Başkaya'ya göre, iktidar 2019'u görmeyecek. Bu görüşünü Türkiye'nin içinde bulunduğu kriz haliyle destekleyen Başkaya, "Çünkü tüm sektörlerde bir kriz var, tıkanma var. Sürdürememezlik tablosu var. Diyorlar ki, biz 3 yılda 18 maddenin gereğini yaparız. Bunun için de belki binlerce yasayı değiştirmek gerekiyor. O hesap tutmayacaktır. Paketin hazırlanışı, Meclise gelişi, oylanması... Her şey sakattı. 2019'a kadar gitmeleri mümkün değil. Bence bundan sonra muhalefet de yükselecektir" dedi.

‘ARAÇ PATİNAJ YAPIYOR’

"Bu referandumdan oluşan tablo büyüyerek, güçlenerek devam edecek. Bu iktidar üstündeki baskıyı daha da arttıracak" tespitinde bulunan Başkaya, muhalefetin yükselme zemini olduğunu söyledi.

Başkaya, "Her gün zaten sınırlı olan haklarımız daha da sınırlanıyor. Bu kadar saldırı olan ve hiçbir sorun çözemeyen bir rejimle karşı karşıyaysan, muhalefetin yükselmesi için daha başka bir şeye ihtiyaç olabilir mi?
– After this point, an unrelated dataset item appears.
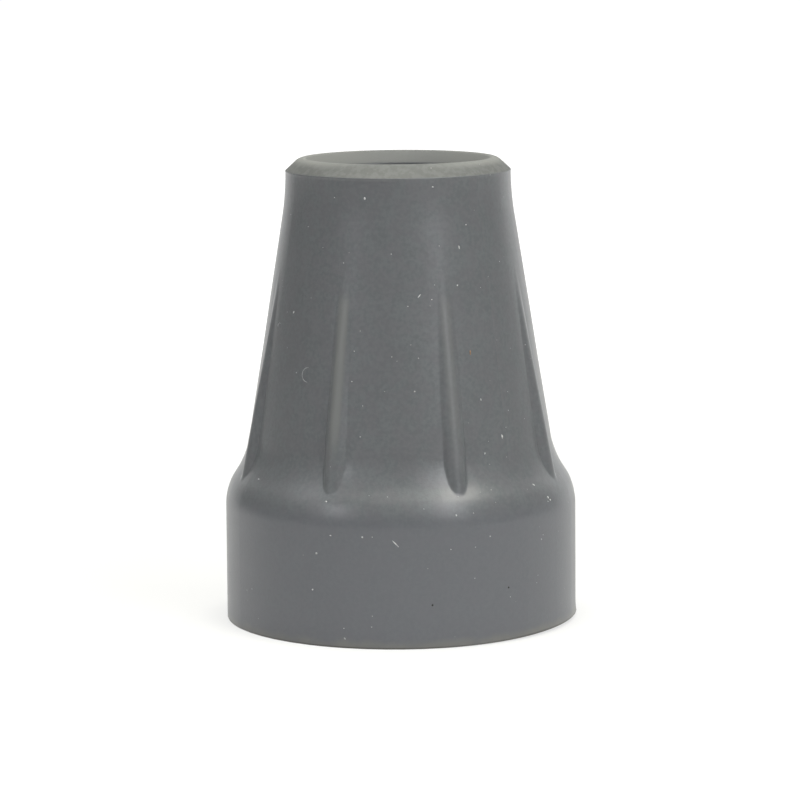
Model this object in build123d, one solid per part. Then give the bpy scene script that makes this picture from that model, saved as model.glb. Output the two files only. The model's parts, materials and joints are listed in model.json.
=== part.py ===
from build123d import *
import math
import os

# Rubber tip for the foot of a walking cane, moulded in one piece.
# Lengths are in millimetres and angles in degrees. The tip stands on its tread with +Z up along
# the bore, and the origin is at the centre of the foot, level with the ground.

# Tube that the tip is pushed onto
tube_diameter = 19.0
tube_grip = 0.1  # how much smaller than the tube the bore is, on the radius

# Overall height, and the rubber below the end of the tube
overall_height = 52.5
base_thickness = 14.0
bore_floor_bevel = 1.0

# Straight collar of the foot
foot_diameter = 40.0
foot_edge_bevel = 0.2
collar_height = 14.95  # up to the sharp corner, before it is rounded

# Shoulder that draws the collar in to the stem
shoulder_width = 2.5  # radial step from the collar to the foot of the stem
shoulder_slope = 33.0  # measured from the vertical
shoulder_round = 5.9
shoulder_straight = 1.0  # straight stretch left between the outer and the inner round

# Tapered stem, easing into a short straight neck
neck_wall = 3.35
neck_length = 2.5
neck_ease = 2.2  # how far the easing reaches each way from the foot of the neck

# Bevelled lip and the lead-in that guides the tube
lip_height = 1.45
lip_slope = 46.0  # measured from the vertical
lip_round = 1.2
lead_in_depth = 1.4
lead_in_width = 1.08
lead_in_round = 0.5

# Mould parting line, a fine ridge round the foot of the lip
parting_ridge = 0.08

# Ribs that rise out of the stem and run out onto the shoulder
rib_count = 8
rib_round = 1.25
rib_foot_rise = 1.8  # above the sharp corner of the collar
rib_head_drop = 10.0  # below the foot of the neck
rib_run_out = 3.0  # length buried in the rubber past each end

# Ring tread of the underside
tread_depth = 1.5
tread_groove_width = 2.2
tread_land_width = 3.2
tread_outer_land = 3.6
tread_groove_count = 2
tread_draft = 12.0  # lean of each groove's walls
cup_depth = 2.0
cup_land_width = 3.0

# Sizes that follow from the ones above
bore_radius = tube_diameter / 2 - tube_grip
foot_radius = foot_diameter / 2
stem_foot_radius = foot_radius - shoulder_width
stem_foot_height = collar_height + shoulder_width / math.tan(math.radians(shoulder_slope))
shoulder_length = shoulder_width / math.sin(math.radians(shoulder_slope))
neck_radius = bore_radius + neck_wall
crease_height = overall_height - lip_height
neck_foot_height = crease_height - neck_length
stem_slope = math.degrees(math.atan2(stem_foot_radius - neck_radius, neck_foot_height - stem_foot_height))
lip_corner_radius = neck_radius - lip_height * math.tan(math.radians(lip_slope))
mouth_radius = bore_radius + lead_in_width


def shoulder_radius_at(height):
    """Radius of the straight stretch of the shoulder at a height."""
    return foot_radius - (height - collar_height) * math.tan(math.radians(shoulder_slope))


def stem_radius_at(height):
    """Radius of the tapered stem at a height."""
    share = (height - stem_foot_height) / (neck_foot_height - stem_foot_height)
    return stem_foot_radius + share * (neck_radius - stem_foot_radius)


def tangent_length(corner_round, turn):
    """Length that a round takes from each side of a corner of that turn."""
    return corner_round * math.tan(math.radians(turn / 2))


def round_for(length, turn):
    """Radius of the round that takes a length from each side of a corner of that turn."""
    return length / math.tan(math.radians(turn / 2))


def round_corner(face, radius, height, corner_round):
    """Round the corner of a section that lies at a radius and a height."""
    corner = face.vertices().sort_by_distance(Vector(radius, 0, height))[0]
    return fillet(corner, corner_round)


def full_turn(section):
    """Turn a half section all the way round the bore's axis."""
    return revolve(section, Axis.Z, 360)


def half_section(points):
    """Closed half section from (radius, height) points."""
    corners = [(radius, 0, height) for radius, height in points]
    return make_face(Polyline(*corners, close=True))


def make_outer_form():
    """Collar, shoulder, tapered stem, neck and bevelled lip, still solid inside."""
    section = half_section(
        [
            (0, 0),
            (foot_radius - foot_edge_bevel, 0),
            (foot_radius, foot_edge_bevel),
            (foot_radius, collar_height),
            (stem_foot_radius, stem_foot_height),
            (neck_radius, neck_foot_height),
            (neck_radius, crease_height - parting_ridge),
            (neck_radius + parting_ridge, crease_height),
            (neck_radius, crease_height + parting_ridge),
            (lip_corner_radius, overall_height),
            (0, overall_height),
        ]
    )
    shoulder_left = shoulder_length - shoulder_straight - tangent_length(shoulder_round, shoulder_slope)
    shoulder_fillet = round_for(shoulder_left, shoulder_slope - stem_slope)
    section = round_corner(section, foot_radius, collar_height, shoulder_round)
    section = round_corner(section, stem_foot_radius, stem_foot_height, shoulder_fillet)
    section = round_corner(section, neck_radius, neck_foot_height, round_for(neck_ease, stem_slope))
    section = round_corner(section, lip_corner_radius, overall_height, lip_round)
    return full_turn(section)


def make_rib():
    """One round rib whose crest leaves the stem at its head and meets the shoulder at its foot."""
    foot_height = collar_height + rib_foot_rise
    head_height = neck_foot_height - rib_head_drop
    crest_foot = Vector(shoulder_radius_at(foot_height), 0, foot_height)
    crest_head = Vector(stem_radius_at(head_height), 0, head_height)
    along = (crest_head - crest_foot).normalized()
    inward = Vector(-along.Z, 0, along.X)
    start = crest_foot + inward * rib_round - along * rib_run_out
    length = (crest_head - crest_foot).length + 2 * rib_run_out
    return extrude(Plane(origin=start, z_dir=along) * Circle(rib_round), amount=length)


def make_ribs():
    """All the ribs, set half a pitch either side of the -Y and +X directions."""
    pitch = 360 / rib_count
    rib = make_rib()
    return [Rot(0, 0, (index + 0.5) * pitch) * rib for index in range(rib_count)]


def make_bore():
    """Blind bore for the tube, with a bevel round its floor and a flared lead-in at its mouth."""
    return full_turn(
        half_section(
            [
                (0, base_thickness),
                (bore_radius - bore_floor_bevel, base_thickness),
                (bore_radius, base_thickness + bore_floor_bevel),
                (bore_radius, overall_height - lead_in_depth),
                (mouth_radius, overall_height),
                (mouth_radius, overall_height + lip_height),
                (0, overall_height + lip_height),
            ]
        )
    )


def make_tread_groove(outer_radius):
    """One ring groove of the tread, a little narrower at its floor than at the ground."""
    taper = tread_depth * math.tan(math.radians(tread_draft))
    inner_radius = outer_radius - tread_groove_width
    return full_turn(
        half_section(
            [
                (inner_radius, 0),
                (outer_radius, 0),
                (outer_radius - taper, tread_depth),
                (inner_radius + taper, tread_depth),
            ]
        )
    )


def make_tread():
    """Ring grooves and the shallow cup in the middle of the underside."""
    pitch = tread_groove_width + tread_land_width
    outer_radii = [foot_radius - tread_outer_land - index * pitch for index in range(tread_groove_count)]
    cup_radius = outer_radii[-1] - tread_groove_width - cup_land_width
    taper = cup_depth * math.tan(math.radians(tread_draft))
    cup = full_turn(half_section([(0, 0), (cup_radius, 0), (cup_radius - taper, cup_depth), (0, cup_depth)]))
    return [make_tread_groove(radius) for radius in outer_radii] + [cup]


def make_cane_tip():
    """The whole tip: outer form and ribs, less the bore and the tread."""
    body = make_outer_form()
    body += make_ribs()
    body -= make_bore()
    body -= make_tread()
    mouth = body.edges().filter_by(GeomType.CIRCLE).sort_by_distance(Vector(mouth_radius, 0, overall_height))[0]
    return fillet(mouth, lead_in_round)


cane_tip = make_cane_tip()
cane_tip.label = "cane_tip"

os.makedirs("parts", exist_ok=True)
export_step(cane_tip, "parts/cane_tip.step")

print("bore radius", round(bore_radius, 2), "from", base_thickness, "to", overall_height - lead_in_depth)
print("volume in cubic centimetres", round(cane_tip.volume / 1000, 2))
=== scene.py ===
"""Render scene of a moulded rubber cane tip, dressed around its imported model.

The tip is one piece of rubber: a straight foot, a rounded shoulder, a tapered stem with eight ribs, and
a bevelled lip round the bore for the tube. Sizes are in millimetres and angles in degrees. They become
metres and radians where a mesh is made. Azimuths are counted from the front (-Y) towards the right (+X).
"""

import json
import logging
import math
import random
from dataclasses import dataclass, field
from enum import Enum
from typing import Any, Iterator, Mapping, Sequence, Union

import bmesh
import bpy
from mathutils import Matrix, Vector, noise
from mathutils.bvhtree import BVHTree


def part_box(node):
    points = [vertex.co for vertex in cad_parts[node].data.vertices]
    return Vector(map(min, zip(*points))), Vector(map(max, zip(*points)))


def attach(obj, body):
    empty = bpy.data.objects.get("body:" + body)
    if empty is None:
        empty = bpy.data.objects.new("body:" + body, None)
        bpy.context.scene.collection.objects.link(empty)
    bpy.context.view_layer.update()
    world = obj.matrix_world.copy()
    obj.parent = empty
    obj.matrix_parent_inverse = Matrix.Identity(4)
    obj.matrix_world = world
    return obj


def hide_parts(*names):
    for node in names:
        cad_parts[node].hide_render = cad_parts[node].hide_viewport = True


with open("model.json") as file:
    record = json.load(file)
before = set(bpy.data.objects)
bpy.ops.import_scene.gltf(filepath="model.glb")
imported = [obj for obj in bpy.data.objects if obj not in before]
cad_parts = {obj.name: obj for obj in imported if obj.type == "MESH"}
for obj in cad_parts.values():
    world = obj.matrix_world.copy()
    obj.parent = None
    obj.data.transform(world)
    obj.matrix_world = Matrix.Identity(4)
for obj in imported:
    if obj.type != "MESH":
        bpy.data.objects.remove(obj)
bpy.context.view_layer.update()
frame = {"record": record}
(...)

Tüm koşullar muhalefetin yükselmesi için oluşmuş durumda. Yani toplumsal yaşamın tüm alanlarında bir sürdürülemezlik durumu var. Patinaj yapıyor araç" dedi.

'KÜRT SORUNU MUHALEFETİN ŞEKİLLENİŞİNE BAĞLI'

Başkaya, geçmiş dönemlerde çözmeyeni hükümetten düşüren Kürt sorunundaki çözümsüzlük için de referandumdan sonra da değişen bir şeyin olmayacağı kanısında.

Başkaya, "İktidar cephesinde Kürt sorununa en ufak bir emare yok. Onlar bu defteri kapattı yani. Açarsa da kimse inanmaz zaten. Kürt sorunu muhalefettin nasıl şekilleneceğine, nasıl bir performans göstereceğine bağlı. O zaman muhalefettin Kürt sorununa yaklaşımının ne olacağına, sorunun nasıl bir çözüm sürecine giremeyeceği bence bu işte yükselen muhalefettin basiretine bağlı. Öyle görünüyor" değerlendirmesinde bulundu.

Başkaya, ileri aşamalarda yükselmesini beklediği muhalefetin ırkçı kodlardan kendini sıyırdığı, demokratik özgürlükçü damarı yakaladığı sürece Kürt sorunu çözümünde bir şey yapabileceğini söyledi.